▸ **Stated task**: Copy out all of the data exactly as it appears.

▸ **Excerpted records**:
:::::

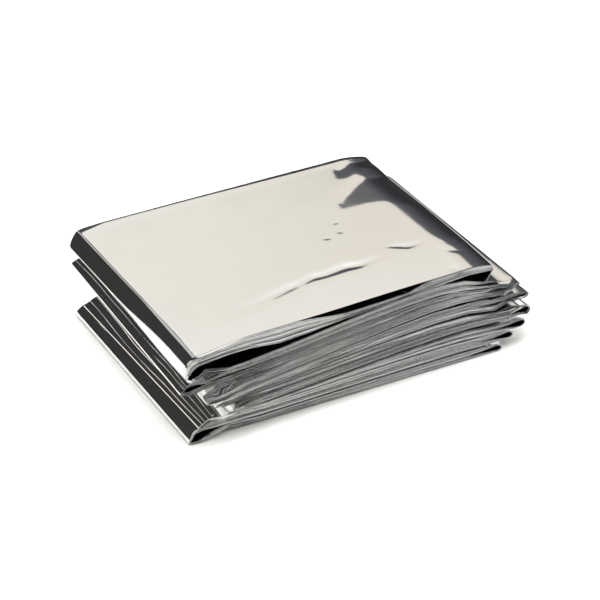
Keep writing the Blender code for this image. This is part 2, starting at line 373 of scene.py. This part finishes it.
def strip_path():
    """The strip's path at every station: x, z, the bundle's thickness, the path's place across it, the run.

    The path lies on the outer ply along the top run, and in the middle of the bundle along the others. The
    run is its number, the top one's being 0, and a fold's is that of the run above it and a half.
    """
    depth = np.linspace(0.0, 1.0, STATIONS)[:, None]
    gaps = np.random.default_rng(GAP_SEED).uniform(*GAPS, RUNS)
    parts = []

    def add(x, z, bundle, place, run):
        """Adds stations to the path."""
        parts.append([np.broadcast_to(row, x.shape) for row in (x, z, bundle, place, float(run))])

    def top_bundle(x):
        """How thick the top run's bundle is at x."""
        return np.interp(x, *np.array(TOP_BUNDLE).T) * between(1.0, BACK_BUNDLE, depth)

    x, z = curl_path(depth)
    share = np.linspace(0.0, 1.0, x.shape[1])
    add(x, z, between(FOLD_BUNDLE, top_bundle(x), ease(share, *CURL_THICKENS)), -0.5, 0)
    for fold in range(len(FOLDS)):
        bend_x, bend_z = arch_path(depth) if fold == 0 else fold_path(fold, depth)
        start = parts[-1][0][:, -1:]
        if fold == 0:
            share = np.linspace(0.0, 1.0, TOP_STEPS + 1)[1:-1]
            x = start + (bend_x[:, :1] - start) * share
            add(x, run_height(0, x, depth), top_bundle(x), -0.5, 0)
            turn = np.linspace(0.0, 1.0, bend_x.shape[1])
            bundle = between(top_bundle(bend_x), FOLD_BUNDLE, ease(turn, *ARCH_THINS))
            add(bend_x, bend_z, bundle, -0.5 + 0.5 * ease(turn, *ARCH_MOVES), 0.5)
            continue
        x = start + (bend_x[:, :1] - start) * spaced(RUN_STEPS)[1:-1]
        full = level_height(fold, x, depth) - level_height(fold + 1, x, depth) - gaps[fold]
        loose = (1.0 - pinch(fold, x, depth)) * (1.0 - pinch(fold - 1, x, depth))
        add(x, run_height(fold, x, depth), between(FOLD_BUNDLE, full, loose), 0.0, fold)
        add(bend_x, bend_z, FOLD_BUNDLE, 0.0, fold + 0.5)
    start = parts[-1][0][:, -1:]
    x = start + (between(*BOTTOM_END, depth) - start) * spaced(RUN_STEPS)[1:]
    loose = 1.0 - pinch(len(FOLDS) - 1, x, depth)
    add(x, run_height(RUNS - 1, x, depth), between(FOLD_BUNDLE, RUN_THICKNESS, loose), 0.0, RUNS - 1)
    x, z, bundle, place, run = (np.concatenate(rows, axis=1) for rows in zip(*parts))
    return x, z, bundle, place, run[0]


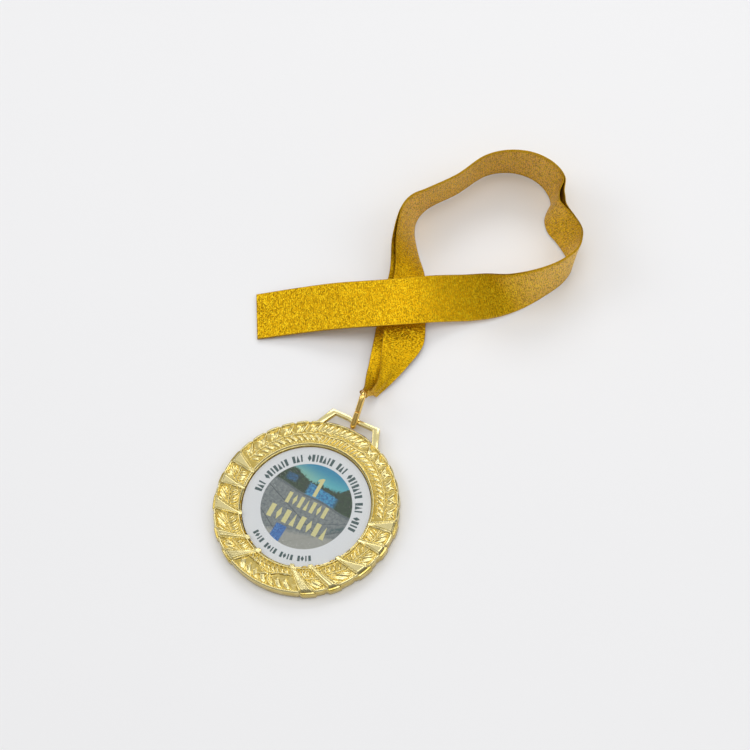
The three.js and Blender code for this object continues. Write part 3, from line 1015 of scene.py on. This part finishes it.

:::::

▸ **Response to this task**:
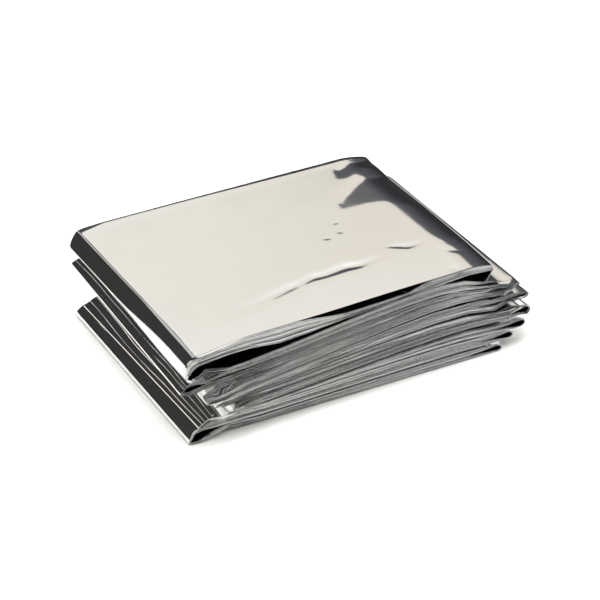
Keep writing the Blender code for this image. This is part 2, starting at line 373 of scene.py. This part finishes it.
def strip_path():
    """The strip's path at every station: x, z, the bundle's thickness, the path's place across it, the run.

    The path lies on the outer ply along the top run, and in the middle of the bundle along the others. The
    run is its number, the top one's being 0, and a fold's is that of the run above it and a half.
    """
    depth = np.linspace(0.0, 1.0, STATIONS)[:, None]
    gaps = np.random.default_rng(GAP_SEED).uniform(*GAPS, RUNS)
    parts = []

    def add(x, z, bundle, place, run):
        """Adds stations to the path."""
        parts.append([np.broadcast_to(row, x.shape) for row in (x, z, bundle, place, float(run))])

    def top_bundle(x):
        """How thick the top run's bundle is at x."""
        return np.interp(x, *np.array(TOP_BUNDLE).T) * between(1.0, BACK_BUNDLE, depth)

    x, z = curl_path(depth)
    share = np.linspace(0.0, 1.0, x.shape[1])
    add(x, z, between(FOLD_BUNDLE, top_bundle(x), ease(share, *CURL_THICKENS)), -0.5, 0)
    for fold in range(len(FOLDS)):
        bend_x, bend_z = arch_path(depth) if fold == 0 else fold_path(fold, depth)
        start = parts[-1][0][:, -1:]
        if fold == 0:
            share = np.linspace(0.0, 1.0, TOP_STEPS + 1)[1:-1]
            x = start + (bend_x[:, :1] - start) * share
            add(x, run_height(0, x, depth), top_bundle(x), -0.5, 0)
            turn = np.linspace(0.0, 1.0, bend_x.shape[1])
            bundle = between(top_bundle(bend_x), FOLD_BUNDLE, ease(turn, *ARCH_THINS))
            add(bend_x, bend_z, bundle, -0.5 + 0.5 * ease(turn, *ARCH_MOVES), 0.5)
            continue
        x = start + (bend_x[:, :1] - start) * spaced(RUN_STEPS)[1:-1]
        full = level_height(fold, x, depth) - level_height(fold + 1, x, depth) - gaps[fold]
        loose = (1.0 - pinch(fold, x, depth)) * (1.0 - pinch(fold - 1, x, depth))
        add(x, run_height(fold, x, depth), between(FOLD_BUNDLE, full, loose), 0.0, fold)
        add(bend_x, bend_z, FOLD_BUNDLE, 0.0, fold + 0.5)
    start = parts[-1][0][:, -1:]
    x = start + (between(*BOTTOM_END, depth) - start) * spaced(RUN_STEPS)[1:]
    loose = 1.0 - pinch(len(FOLDS) - 1, x, depth)
    add(x, run_height(RUNS - 1, x, depth), between(FOLD_BUNDLE, RUN_THICKNESS, loose), 0.0, RUNS - 1)
    x, z, bundle, place, run = (np.concatenate(rows, axis=1) for rows in zip(*parts))
    return x, z, bundle, place, run[0]


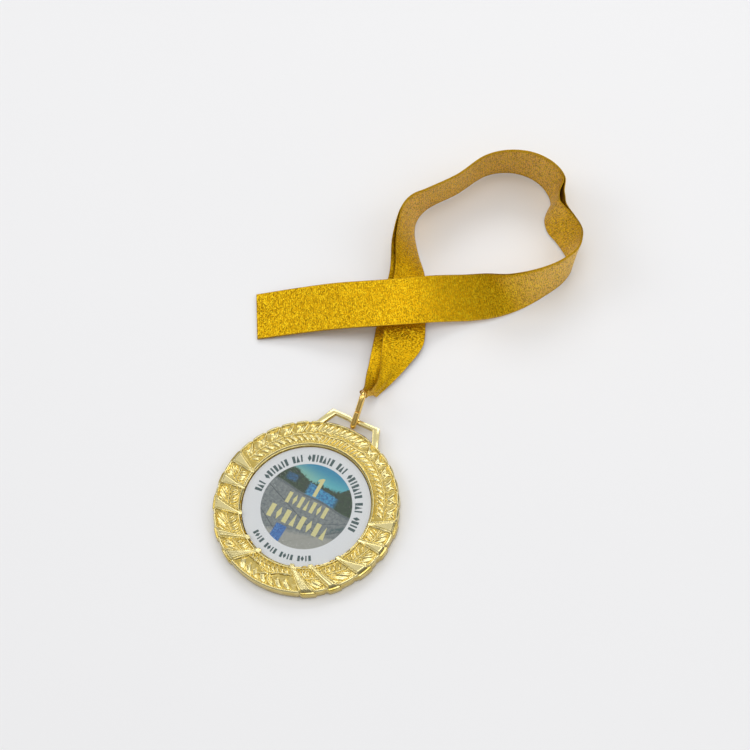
The three.js and Blender code for this object continues. Write part 3, from line 1015 of scene.py on. This part finishes it.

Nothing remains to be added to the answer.